I think ‘tutor’ is an understatement. They support the students throughout the courses, helping them to cope and manage.

— Gina Eaton

More than anything, there is a community atmosphere at the IC, Eaton said. According to Marla Robinson, students who have had poor behavioral records are typically not admitted to the center.

“While online learning is not for every child, Shaker has a process by which they determine what students are most appropriate for this learning platform,” wrote Curtis. “This pre-assessment allows for a much higher likelihood of academic success which is always the ultimate goal.”

“I think it’s very important to just make sure we understand that this is an option. It’s not punitive,” said Eaton. “We’re all in this together.”

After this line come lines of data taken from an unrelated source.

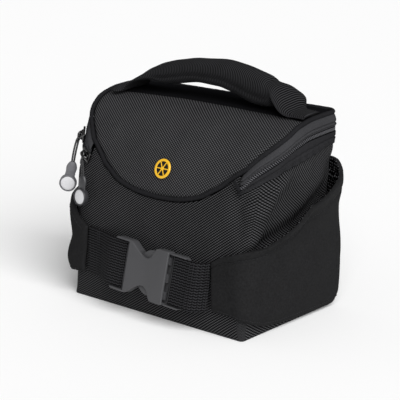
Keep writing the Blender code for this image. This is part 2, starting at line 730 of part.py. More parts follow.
def place_of(x, y, z):
    return Vector((x * HALF_WIDTH, y * DEPTH, z * HEIGHT))


PULL_ONE = {
    "anchor": SLIDERS[0],
    "bend": place_of(-1.125, 0.1, 0.739),
    "neck": place_of(-1.082, 0.072, 0.668),
    "disc": place_of(-1.139, 0.058, 0.556),
    "face": Vector((0.63, -0.73, 0.2)),
}
PULL_TWO = {
    "anchor": SLIDERS[1],
    "bend": place_of(-0.87, 0.0, 0.709),
    "neck": place_of(-0.842, -0.014, 0.629),
    "disc": place_of(-0.855, -0.03, 0.522),
    "face": Vector((-0.1, -1.0, 0.05)),
}


def pull(number, spec, strands):
    """A cord with a rubber tip that holds a round reflective disc."""
    points = []
    down = (spec["disc"] - spec["neck"]).normalized()
    face = (spec["face"] - down * spec["face"].dot(down)).normalized()
    side = down.cross(face).normalized()
    stations = 9
    for i in range(stations + 1):
        t = i / stations
        a = spec["anchor"] * (1 - t) + spec["bend"] * t
        b = spec["bend"] * (1 - t) + spec["neck"] * t
        points.append(a * (1 - t) + b * t)
    points[-1] = spec["neck"] - down * 0.7
    points[-2] = spec["neck"] - down * 3.0
    tube(f"pull_cord_{number}", points, CORD_RADIUS, False, (0.09, 0.09, 0.092), 0.6, 2)
    # Tip: a tapered neck that spreads into a round holder. Columns: share down, half width, half thickness.
    length = (spec["disc"] - spec["neck"]).length
    rows = [(0, 2.6, 2.0), (0.08, 4.3, 2.5), (0.3, 5.4, 2.6), (0.45, 4.9, 2.6), (0.8, 5.0, 2.6)]
    made = bmesh.new()
    rings = []
    for share, wide, thick in rows:
        ring = []
        for k in range(12):
            a = 2 * pi * k / 12
            ring.append(made.verts.new(
                spec["neck"] + down * (share * length) + side * (wide * cos(a)) + face * (thick * sin(a))))
        rings.append(ring)
    for a, b in zip(rings, rings[1:]):
        for k in range(12):
            m = (k + 1) % 12
            made.faces.new((a[k], a[m], b[m], b[k]))
    made.faces.new(rings[0])
    made.faces.new(rings[-1])
    tip = finish(f"pull_tip_{number}", made, (0.12, 0.12, 0.122), 0.6)
    turn = Matrix((side, down, face)).transposed().to_4x4()
    holder = bmesh.new()
    bmesh.ops.create_cone(
        holder, cap_ends=True, segments=28, radius1=DISC_RADIUS, radius2=DISC_RADIUS, depth=6.0,
    )
    bmesh.ops.transform(holder, matrix=Matrix.Translation(spec["disc"]) @ turn, verts=holder.verts)
    cut(tip, helper(f"add_holder_{number}", holder), "UNION")
    recess = bmesh.new()
    bmesh.ops.create_cone(
        recess, cap_ends=True, segments=28, radius1=DISC_RADIUS - 1.1, radius2=DISC_RADIUS - 1.1, depth=4.0,
    )
    bmesh.ops.transform(recess, matrix=Matrix.Translation(spec["disc"] + face * 3.6) @ turn, verts=recess.verts)
    cut(tip, helper(f"cut_recess_{number}", recess))
    disc = bmesh.new()
    bmesh.ops.create_cone(
        disc, cap_ends=True, segments=28, radius1=DISC_RADIUS - 1.4, radius2=DISC_RADIUS - 1.4, depth=1.2,
    )
    bmesh.ops.transform(disc, matrix=Matrix.Translation(spec["disc"] + face * 2.5) @ turn, verts=disc.verts)
    finish(f"reflector_disc_{number}", disc, (0.62, 0.63, 0.64), 0.4)


pull(1, PULL_ONE, 1)
pull(2, PULL_TWO, 2)


def badge():
    """A small plain round badge on the front of the lid."""
    low, high = cross_row(0.65, LID_CROWN, 2)[1], cross_row(0.86, LID_CROWN, 2)[1]
    up = (high - low).normalized()
    out = Vector((1, 0, 0)).cross(up).normalized()
    place = (low + high) / 2 + out * 1.6 + Vector((0.035 * HALF_WIDTH, 0, 0))
    turn = Matrix((Vector((1, 0, 0)), up, out)).transposed().to_4x4()
    made = bmesh.new()
    bmesh.ops.create_cone(
        made, cap_ends=True, segments=32, radius1=BADGE_RADIUS, radius2=BADGE_RADIUS - 0.3, depth=1.4,
    )
    bmesh.ops.transform(made, matrix=Matrix.Translation(place) @ turn, verts=made.verts)
    finish("badge", made, (0.75, 0.55, 0.02), 0.4)


badge()


def mounting_plate():
    """The plain moulded plate on the hidden back panel."""
    z = 0.66 * HEIGHT
    low, high = skin(5, z - 20), skin(5, z + 20)
    up = (high - low).normalized()
    out = Vector((0, up.z, -up.y))
    turn = Matrix((Vector((1, 0, 0)), out, up)).transposed()
    place = skin(5, z) + out * (PLATE_SIZE[1] / 2 + GAP + 0.25)
    rounded_box("mounting_plate", place, PLATE_SIZE, turn, (0.04, 0.04, 0.042), 0.5, 2.0)


mounting_plate()


LOOSE = ("pull_", "reflector_")


def centre_all():
    """Moves every piece so that the middle of the box round all but the loose pulls is over the origin, its bottom at 0."""
    bpy.context.view_layer.update()
    graph = bpy.context.evaluated_depsgraph_get()
    corners = []
    for one in bpy.data.objects:
        if one.hide_render or one.name.startswith(LOOSE):
            continue
        shape = one.evaluated_get(graph).to_mesh()
        corners.extend(one.matrix_world @ vertex.co for vertex in shape.vertices)
    middle = [(min(c[i] for c in corners) + max(c[i] for c in corners)) / 2 for i in range(3)]
    bottom = min(c[2] for c in corners)
    shift = Matrix.Translation((-middle[0], -middle[1], -bottom))
    for one in bpy.data.objects:
        one.data.transform(shift)


centre_all()
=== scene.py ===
"""Handlebar bag of woven nylon, with a padded lid and handle, neoprene side wings and a buckled belt.

Places are worked out in millimetres in the bag's own frame: x from the bag's middle, y back from the front's
bottom edge, z up from the base. They are turned into the row frame's metres as each mesh is finished.
"""

from math import cos, exp, hypot, pi, radians, sin, sqrt

import bmesh
import bpy
from mathutils import Matrix, Vector, noise


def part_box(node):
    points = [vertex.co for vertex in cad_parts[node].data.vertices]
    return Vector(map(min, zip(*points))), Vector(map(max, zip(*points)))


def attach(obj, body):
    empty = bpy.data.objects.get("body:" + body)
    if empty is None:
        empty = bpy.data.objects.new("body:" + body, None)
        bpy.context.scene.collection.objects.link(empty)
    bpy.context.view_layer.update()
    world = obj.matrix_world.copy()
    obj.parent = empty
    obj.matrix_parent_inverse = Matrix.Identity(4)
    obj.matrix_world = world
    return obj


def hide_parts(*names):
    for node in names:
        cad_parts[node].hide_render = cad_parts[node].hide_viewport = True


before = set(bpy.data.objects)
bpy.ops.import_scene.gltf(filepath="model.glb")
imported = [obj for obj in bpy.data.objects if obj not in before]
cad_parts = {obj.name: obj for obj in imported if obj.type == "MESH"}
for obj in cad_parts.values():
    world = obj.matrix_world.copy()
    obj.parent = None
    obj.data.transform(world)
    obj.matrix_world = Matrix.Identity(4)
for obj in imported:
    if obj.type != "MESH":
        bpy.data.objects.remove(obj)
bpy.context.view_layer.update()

MM = 0.001
HALF_WIDTH = 107.5
HEIGHT = 199.0
DEPTH = 139.0
WALL = 2.5
LID_THICK = 3.0
PIPING_RADIUS = 2.2
TAPE_THICK = 1.4
TEETH_WIDTH = 4.6
WING_THICK = 4.5
WEBBING_WIDTH = 46.5
WEBBING_THICK = 1.8
BUCKLE_LENGTH = 92.4
BUCKLE_WIDTH = 51.4
BUCKLE_THICK = 10.0
GRIP_THICK = 25.0
STRAND_RADIUS = 0.95
DISC_RADIUS = 8.6
BADGE_RADIUS = 9.5
GAP = 0.3

tub_low, tub_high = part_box("bag_body")
SHIFT = Vector(((tub_low[0] + tub_high[0]) / 2 / MM, tub_high[1] / MM - DEPTH, tub_low[2] / MM))
TO_ROW = Matrix.Scale(MM, 4) @ Matrix.Translation(SHIFT)

# Camera: a long lens, 40.5 degrees round to the bag's left side and 15.3 degrees above the floor.
CAMERA_TURN = radians(40.5)
CAMERA_RISE = radians(15.27)
CAMERA_AWAY = 1277.0
CAMERA_AIM = Vector((58.0, 0.0, 126.3))
CAMERA_LENS = 126.0


def camera():
    data = bpy.data.cameras.new("photo_camera")
    data.sensor_width = 36.0
    data.lens = CAMERA_LENS
    data.clip_end = 50.0
    made = bpy.data.objects.new("photo_camera", data)
    bpy.context.scene.collection.objects.link(made)
    level = cos(CAMERA_RISE)
    back = Vector((sin(CAMERA_TURN) * level, -cos(CAMERA_TURN) * level, sin(CAMERA_RISE)))
    made.location = TO_ROW @ (CAMERA_AIM + back * CAMERA_AWAY)
    made.rotation_euler = back.to_track_quat("Z", "Y").to_euler()
    bpy.context.scene.camera = made


camera()


def curve_of(rows, unit_in=1.0, unit_out=1.0):
    """A smooth function through rows of (input share, output share)."""
    xs = [row[0] * unit_in for row in rows]
    ys = [row[1] * unit_out for row in rows]
    last = len(xs) - 1
    steps = [(ys[i + 1] - ys[i]) / (xs[i + 1] - xs[i]) for i in range(last)]
    slopes = [steps[0]]
    for i in range(1, last):
        both = steps[i - 1] * steps[i]
        slopes.append(0.0 if both <= 0 else 2 * both / (steps[i - 1] + steps[i]))
    slopes.append(steps[-1])

    def value(x):
        x = min(max(x, xs[0]), xs[-1])
        i = 0
        while i < last - 1 and x > xs[i + 1]:
            i += 1
        width = xs[i + 1] - xs[i]
        t = (x - xs[i]) / width
        a = (2 * t**3 - 3 * t**2 + 1) * ys[i]
        b = (t**3 - 2 * t**2 + t) * width * slopes[i]
        c = (3 * t**2 - 2 * t**3) * ys[i + 1]
        d = (t**3 - t**2) * width * slopes[i + 1]
        return a + b + c + d

    return value


def ease(low, high, x):
    """0 below low, 1 above high, with a soft start and end between them."""
    t = min(1.0, max(0.0, (x - low) / (high - low)))
    return t * t * (3 - 2 * t)


def bump_at(x, centre, reach):
    """1 at the centre, falling softly to 0 at the reach."""
    return 1 - ease(0, reach, abs(x - centre))


def ripple(x, y, size, seed):
    """Smooth unevenness from -1 to 1 with lumps of about this size."""
    return noise.noise(Vector((x / size, y / size, seed)))


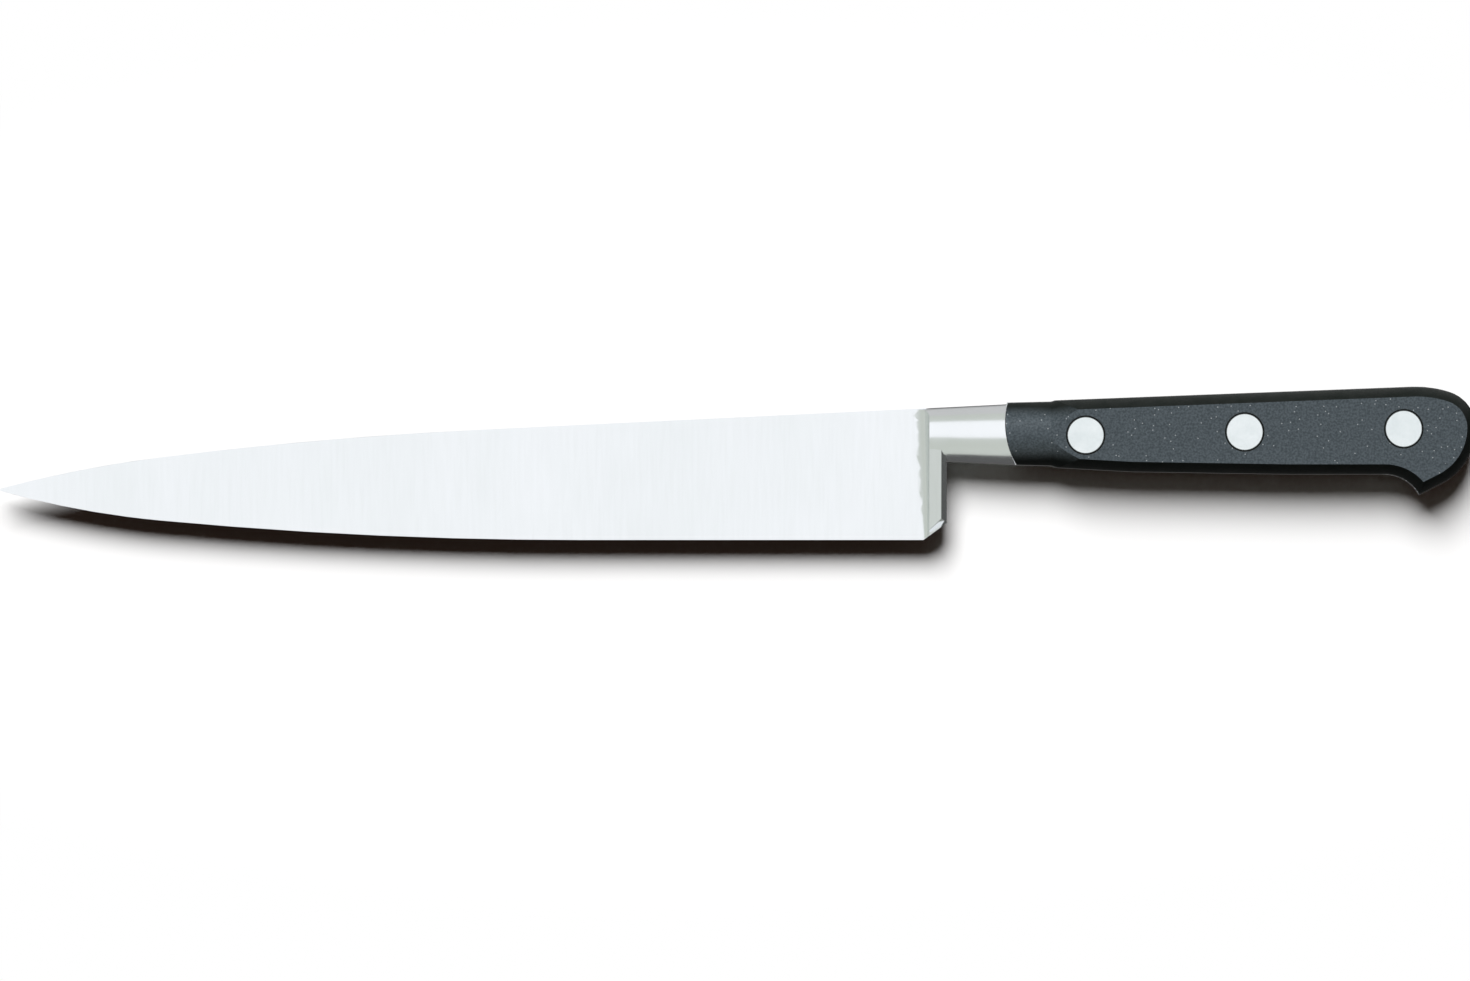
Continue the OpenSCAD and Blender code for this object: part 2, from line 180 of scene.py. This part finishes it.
# %% [markdown]
# ## A light from the top of the picture
# The shadow falls down and is short and soft, so one broad sun stands high
# above the upper edge of the picture. A lamp of small size would draw a hard
# line. The steel doesn't mirror the lamp itself: the studio below does that.

# %% Lamp
SUN_HEIGHT = math.radians(52)
SUN_SIDE = math.radians(12)
SUN_STRENGTH = 4.75
sun_data = bpy.data.lights.new("key_light", "SUN")
sun_data.energy = SUN_STRENGTH
sun_data.angle = math.radians(33)
sun = bpy.data.objects.new("key_light", sun_data)
bpy.context.collection.objects.link(sun)
to_sun = Vector((
    -math.cos(SUN_HEIGHT) * math.sin(SUN_SIDE),
    math.cos(SUN_HEIGHT) * math.cos(SUN_SIDE),
    math.sin(SUN_HEIGHT),
))
sun.rotation_euler = to_sun.to_track_quat("Z", "Y").to_euler()
sun.location = to_sun
sun.visible_glossy = False
print("paper shows:", round(PAPER_WHITE * SUN_STRENGTH * math.sin(SUN_HEIGHT) / math.pi, 2))

# %% [markdown]
# ## What the steel mirrors
# Steel shows its surroundings. In a studio that is a broad bright panel above
# the knife that leans to the top of the picture, a greyer room around it and
# a dark wall beyond the handle. The world draws them, but only for mirrored
# rays: the bands on the round collar in the photo tell how wide the panel is.
# All other light from the world is a faint warm glow that keeps the shadow
# brownish instead of black, and the camera itself sees white.

# %% Studio in mirrored rays
PANEL_LEAN = math.radians(22)
world = bpy.data.worlds.new("studio")
bpy.context.scene.world = world
world.use_nodes = True
tree = world.node_tree
tree.nodes.clear()
way = tree.nodes.new("ShaderNodeTexCoord")
toward = tree.nodes.new("ShaderNodeVectorMath")
toward.operation = "DOT_PRODUCT"
toward.inputs[1].default_value = (0, math.sin(PANEL_LEAN), math.cos(PANEL_LEAN))
panel = tree.nodes.new("ShaderNodeValToRGB")
panel.color_ramp.elements[0].position = 0.0
panel.color_ramp.elements[0].color = (0.62, 0.65, 0.60, 1)
panel.color_ramp.elements[1].position = 0.45
panel.color_ramp.elements[1].color = (0.60, 0.63, 0.58, 1)
rim = panel.color_ramp.elements.new(0.79)
rim.color = (0.62, 0.65, 0.61, 1)
lit = panel.color_ramp.elements.new(0.83)
lit.color = (1.06, 1.07, 1.09, 1)
side = tree.nodes.new("ShaderNodeSeparateXYZ")
wall = tree.nodes.new("ShaderNodeMapRange")
wall.interpolation_type = "SMOOTHSTEP"
wall.inputs["From Min"].default_value = 0.45
wall.inputs["From Max"].default_value = 0.85
wall.inputs["To Min"].default_value = 1.0
wall.inputs["To Max"].default_value = 0.12
room = tree.nodes.new("ShaderNodeBackground")
tree.links.new(way.outputs["Generated"], toward.inputs[0])
tree.links.new(toward.outputs["Value"], panel.inputs["Fac"])
tree.links.new(panel.outputs["Color"], room.inputs["Color"])
tree.links.new(way.outputs["Generated"], side.inputs[0])
tree.links.new(side.outputs["X"], wall.inputs["Value"])
tree.links.new(wall.outputs["Result"], room.inputs["Strength"])
print("panel leans:", round(math.degrees(PANEL_LEAN)), "degrees")

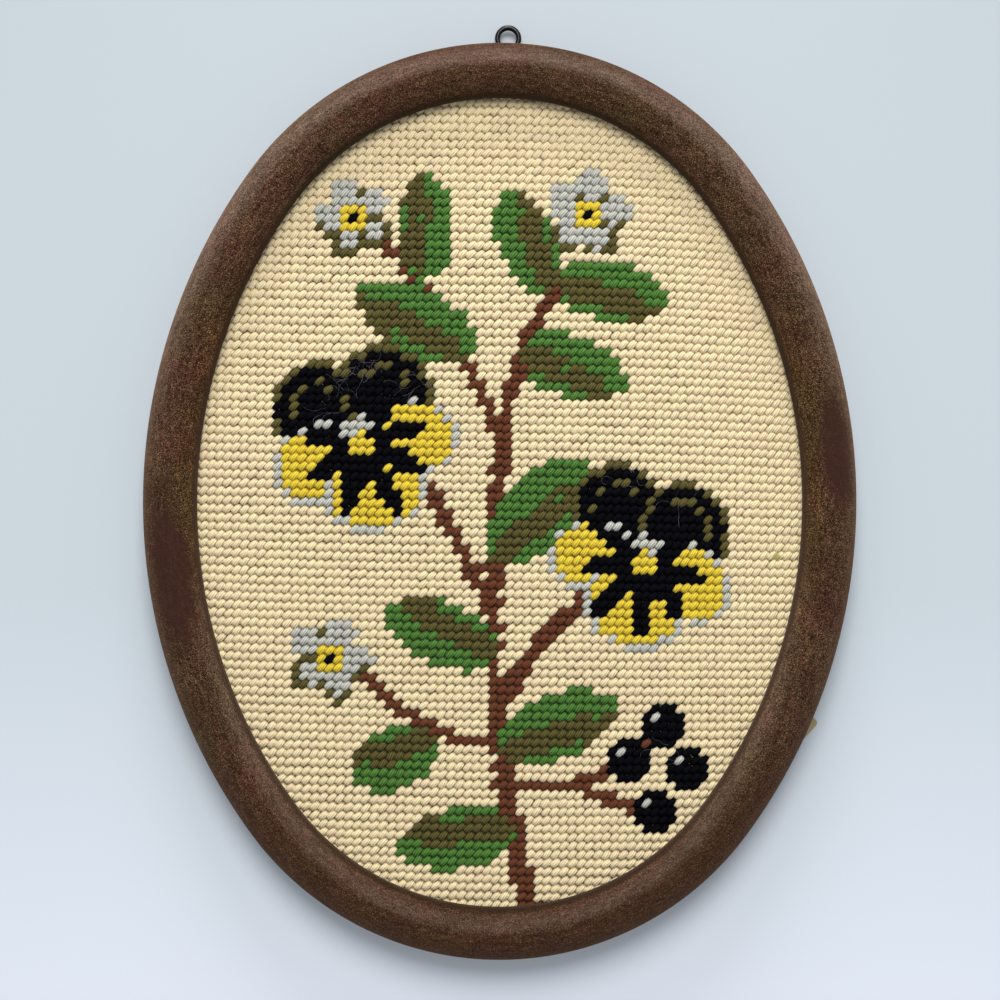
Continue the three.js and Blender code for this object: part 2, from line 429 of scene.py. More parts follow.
def flockMaterial():
    material, tree, shader = newMaterial(
        "brown_flock", flock["roughness"], Specular_IOR_Level=0.05, Sheen_Weight=0.45, Sheen_Roughness=0.5,
        Sheen_Tint=flock["sheen"])
    place = objectCoordinates(tree)
    height = addNode(tree, "ShaderNodeSeparateXYZ", {0: place}).outputs[1]
    across = attributeNode(tree, "across")
    upward = attributeNode(tree, "upward")
    pile = noiseNode(tree, place, *flock["noise"]["pile"])
    calm = mathNode(tree, "MAXIMUM", spread(tree, height, *flock["calmAbove"]),
                    spread(tree, height, *flock["calmBelow"]))
    contrast = mathNode(tree, "MULTIPLY_ADD", calm, -flock["calm"], 1.0)
    tuft = tuftHeight(tree, place, pile, contrast)
    base = mixColour(tree, spread(tree, tuft, *flock["darkSpan"]), flock["dark"], flock["mid"])
    base = mixColour(tree, spread(tree, tuft, *flock["lightSpan"]), base, flock["light"])
    speck = spread(tree, noiseNode(tree, place, *flock["noise"]["fleck"]), *flock["fleckSpan"])
    speck = mathNode(tree, "MULTIPLY", speck, mathNode(tree, "MULTIPLY", contrast, flock["flecks"]))
    base = flockHues(tree, place, height, across, mixColour(tree, speck, base, flock["fleck"]))
    shade = spread(tree, noiseNode(tree, place, *flock["noise"]["shade"]), 0.3, 0.7)
    base = dimmed(tree, base, mathNode(tree, "MULTIPLY_ADD", shade, *flock["shade"]))
    # Painted light, with some dust: the pile is paler on slopes that face the picture's top, more so higher
    # up
    litSlope = mathNode(tree, "MULTIPLY_ADD", spread(tree, upward, *flock["dustAndPaintedLightStop"]), -1.0,
                     spread(tree, upward, *flock["dustAndPaintedLightStart"]))
    dustAndPaintedLight = mathNode(tree, "MULTIPLY", litSlope, spread(tree, tuft, 0.3, 0.7))
    dustAndPaintedLight = mathNode(tree, "MULTIPLY", dustAndPaintedLight, spread(tree, height, *flock["dustAndPaintedLightSpan"]))
    base = mixColour(tree, mathNode(tree, "MULTIPLY", dustAndPaintedLight, flock["dustAndPaintedLightShare"]), base, flock["dustAndPaintedLight"])
    ragged = centred(tree, noiseNode(tree, place, *flock["noise"]["ragged"]))
    rub = mathNode(tree, "MULTIPLY_ADD", ragged, flock["rubRagged"], attributeNode(tree, "rub"))
    rub = spread(tree, rub, *flock["rubSpan"])
    base = mixColour(tree, mathNode(tree, "MULTIPLY", rub, flock["rubShare"]), base, flock["rubbed"])
    # Painted shade: the pile turns nearly black close to the lip
    base = mixColour(tree, spread(tree, across, *flock["lipShadeSpan"]), base, flock["lip"])
    tree.links.new(base, shader.inputs["Base Color"])
    rough = mathNode(tree, "MULTIPLY_ADD", rub, -flock["rubShine"], flock["roughness"])
    tree.links.new(rough, shader.inputs["Roughness"])
    pile = mathNode(tree, "MULTIPLY", pile, mathNode(tree, "MULTIPLY_ADD", rub, -flock["rubFlat"], 1.0))
    addBump(tree, shader, pile, flock["bump"], 0.8)
    return material


def mouldingProfile(bm):
    points = [(moulding["rebateInset"], 0), (moulding["backEase"], 0), (0, moulding["backEase"])]
    rise = moulding["crestHeight"] - moulding["wallHeight"]
    for step in range(moulding["outerSteps"] + 1):
        turn = step / moulding["outerSteps"] * math.pi / 2
        inset = moulding["crestInset"] * (1 - math.cos(turn))
        points.append((inset, moulding["wallHeight"] + rise * math.sin(turn)))
    run = moulding["bandWidth"] - moulding["crestInset"]
    for step in range(1, moulding["innerSteps"] + 1):
        turn = step / moulding["innerSteps"] * math.pi / 2
        fall = moulding["crownDepth"] * (1 - math.cos(turn))
        points.append((moulding["crestInset"] + run * math.sin(turn), moulding["crestHeight"] - fall))
    points.append((moulding["bandWidth"], moulding["lipHeight"] + moulding["lipEase"]))
    points.append((moulding["bandWidth"] - moulding["lipEase"], moulding["lipHeight"]))
    points.append((moulding["rebateInset"], moulding["lipHeight"]))
    verts = []
    for inset, height in points:
        spot = ovalPoint(-joinAngle, inset)
        verts.append(bm.verts.new((spot.x, spot.y, height)))
    return [bm.edges.new(pair) for pair in zip(verts, verts[1:] + verts[:1])]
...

In the district’s Five-Year Strategic Plan, the sixth goal within Strategic Initiative 2.3 states “Implement a personalized learning center,” with a completion date in 2014-2015. The next goal, “expand the use of the personalized learning center,” is to be met from 2015 onward, but the plain offers no specifics about what this expansion could look like.

“I think the long-term goal would be to look at education as not something that just happens within four walls of a regular classroom, that you have to be in desks and rows,” said Griffith. He says students could be fully engaged in the IC while also having internships, or taking classes at the high school as well as at the IC.

“It just gives another format for delivery of quality instruction,” said Griffith. “We can meet any student where they are and mix and match, blend together, piece together, what’s going to work for them.”

Moreover, online courses could be an option to students beyond the IC. “The online curriculum could potentially be available to students who can’t fit something in their schedule,” said Robinson. “But that does not necessarily involve going to the IC.”